Third, load tests. You generally want to avoid taking logs from load tests and running them in comparison tests because that would make it a self-fulfilling prophecy. However, this is something you need to be able to recognize in production anyway — you need to be able to discern an actual request from some fake testing one.

Now, when you have logs for comparison tests, you achieve two more things: correct caches and databases. After running comparison tests you should have your caches ready to serve the traffic at full speed. This is crucial as caches should be scaled to keep some stable hit ratio which may be hard to achieve with fake requests. Also, your databases are filled with sufficient amount of data and — more importantly — actual real-life records.

Having these two things in place you can start running performance tests. You can just continue replaying the production traffic against your test environment but this time to measure the performance and whether you can reach expected amount of transactions per second. You need to replicate the production-like infrastructure, so if you have caches on external hosts in your prod cluster then you need to organize them in the same way in your testing environment. Same applies to databases, network calls, georedundancy etc. Keep in mind that this may become expensive — if your production fleet hosts 1k machines in three zones then you need to have similar characteristics in your testing lab, only a bit smaller. Once again, you need to balance your business requirements and how much of the revenue you’re willing to lose with the money you may spend on maintaining the testing lab and running tests.

Going to production

Testing in the test lab is cool but it doesn’t end there. When deploying to production you should follow some phasing releases. There are generally three approaches.

In the first approach you have another fleet of hosts of the same size. Then, you deploy the stand-by fleet (which may take hours) and atomically swap old prod hosts with new prod hosts (via load balancer or some similar means). This is nice because you can roll back to the previous version in the same way. However, this poses multiple risks — you need to pay for twice the fleet size, you may get spurious issues (like faulty host, faulty load balancer, faulty switch, etc), you may not be able to rollback easily (because caches changed).

Second approach is based on some phasing release. You deploy 1% of your prod hosts and let it warm up for some time. If metrics remain unchanged then you assume it worked correctly so you can deploy some more hosts. This is nice because you don’t pay for much bigger fleet but makes rollbacks harder (as it takes time to roll things back and the process can fail), may pose a risk of corrupting the production data (if newly deployed host of the stateful application breaks something). Also, your caches may need to be doubled because half of your prod fleet uses old cache keys and the other half uses new keys.

Third approach is to use A/B tests or toggle switches of any kind. You just implement an if condition in your code which you can control with some switch after the deployment. So you start with your fleet running just code A. Then you deploy the application with code A and B, and running just A because the switch is off.
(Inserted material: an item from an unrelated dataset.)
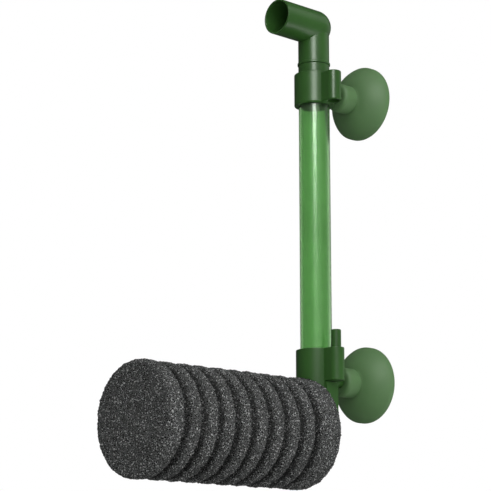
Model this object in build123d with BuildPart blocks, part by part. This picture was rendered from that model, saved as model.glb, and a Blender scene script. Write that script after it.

After the deployment you can enable B selectively. This is nice because you can control how many customers get the new behaviour and you can roll it back easily. However, apart from drawbacks of previous solution, this also poses the risk of having a bug in the if condition. Not to mention that if you have multiple toggle switches then it may be very hard to track what’s going on.

Repeating tests

Keep in mind that after deploying to production you should repeat business logic tests anyway. It’s not enough to assume that if it worked correctly in pre-prod then it’s going to be fine in production. Your prod environment uses different network infrastructure, different hosts, different databases so you need to repeat tests so you know if you need to roll back or not.

Penetration tests

Similar principle applies to penetration tests. You should run them against all your environments. Your production environment should be physically separated from your testing one, so you need to make sure that the configuration of the prod env is safe and secure.